• GIVEN INSTRUCTION
Extract exactly those lines that lie between the start of the material and the line with "const WALL_FIT = 0.5;", including both boundary lines and no others.

• DATA
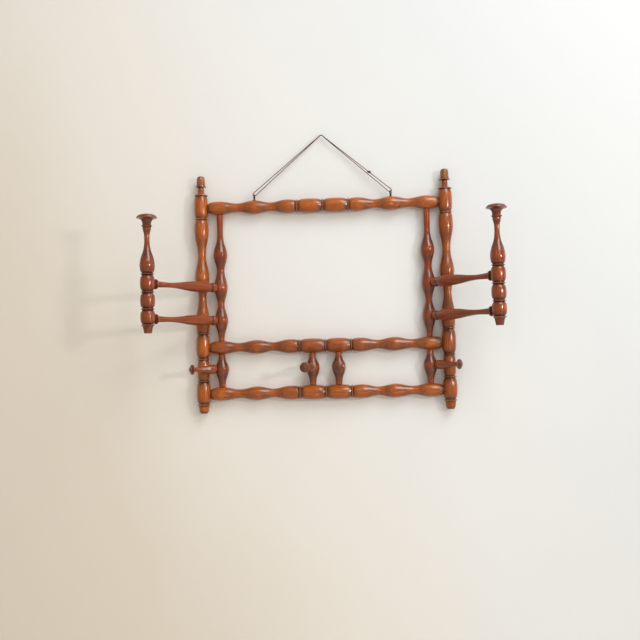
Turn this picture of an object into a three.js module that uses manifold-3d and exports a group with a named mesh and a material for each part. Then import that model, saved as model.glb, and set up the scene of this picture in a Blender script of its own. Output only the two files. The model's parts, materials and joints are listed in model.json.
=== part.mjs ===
// Wall coat rack of turned wood. Two posts and three rails make the frame. Two gates with
// hat posts swing in it, four pegs swivel in it, and it hangs from a nail by a doubled string.
// Millimetres. X runs to the right as one faces the rack, Y runs into the wall, and Z is up.
// The origin is where the string hangs over the nail, on the face of the wall.

import * as THREE from 'three';
import { mergeVertices, toCreasedNormals } from 'three/addons/utils/BufferGeometryUtils.js';
import Module from 'manifold-3d';

// Clearances: glued tenons and shoulders, tenons that turn, and the posts' backs off the wall
const GLUE_FIT = 0.3;
const TURN_FIT = 0.4;
const WALL_FIT = 0.5;

// Frame: heights are above the posts' feet, rises are from one level to the next
const POST_SPACING = 608;
const BOTTOM_RAIL_Z = 47.5;
const MIDDLE_RAIL_RISE = 114.8;
const TOP_RAIL_RISE = 349.1;
const NAIL_RISE = 176.5;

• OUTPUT
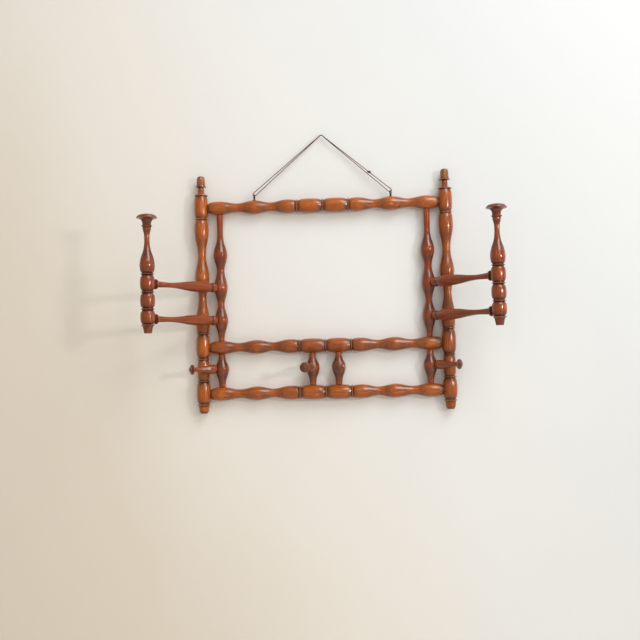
Turn this picture of an object into a three.js module that uses manifold-3d and exports a group with a named mesh and a material for each part. Then import that model, saved as model.glb, and set up the scene of this picture in a Blender script of its own. Output only the two files. The model's parts, materials and joints are listed in model.json.
=== part.mjs ===
// Wall coat rack of turned wood. Two posts and three rails make the frame. Two gates with
// hat posts swing in it, four pegs swivel in it, and it hangs from a nail by a doubled string.
// Millimetres. X runs to the right as one faces the rack, Y runs into the wall, and Z is up.
// The origin is where the string hangs over the nail, on the face of the wall.

import * as THREE from 'three';
import { mergeVertices, toCreasedNormals } from 'three/addons/utils/BufferGeometryUtils.js';
import Module from 'manifold-3d';

// Clearances: glued tenons and shoulders, tenons that turn, and the posts' backs off the wall
const GLUE_FIT = 0.3;
const TURN_FIT = 0.4;
const WALL_FIT = 0.5;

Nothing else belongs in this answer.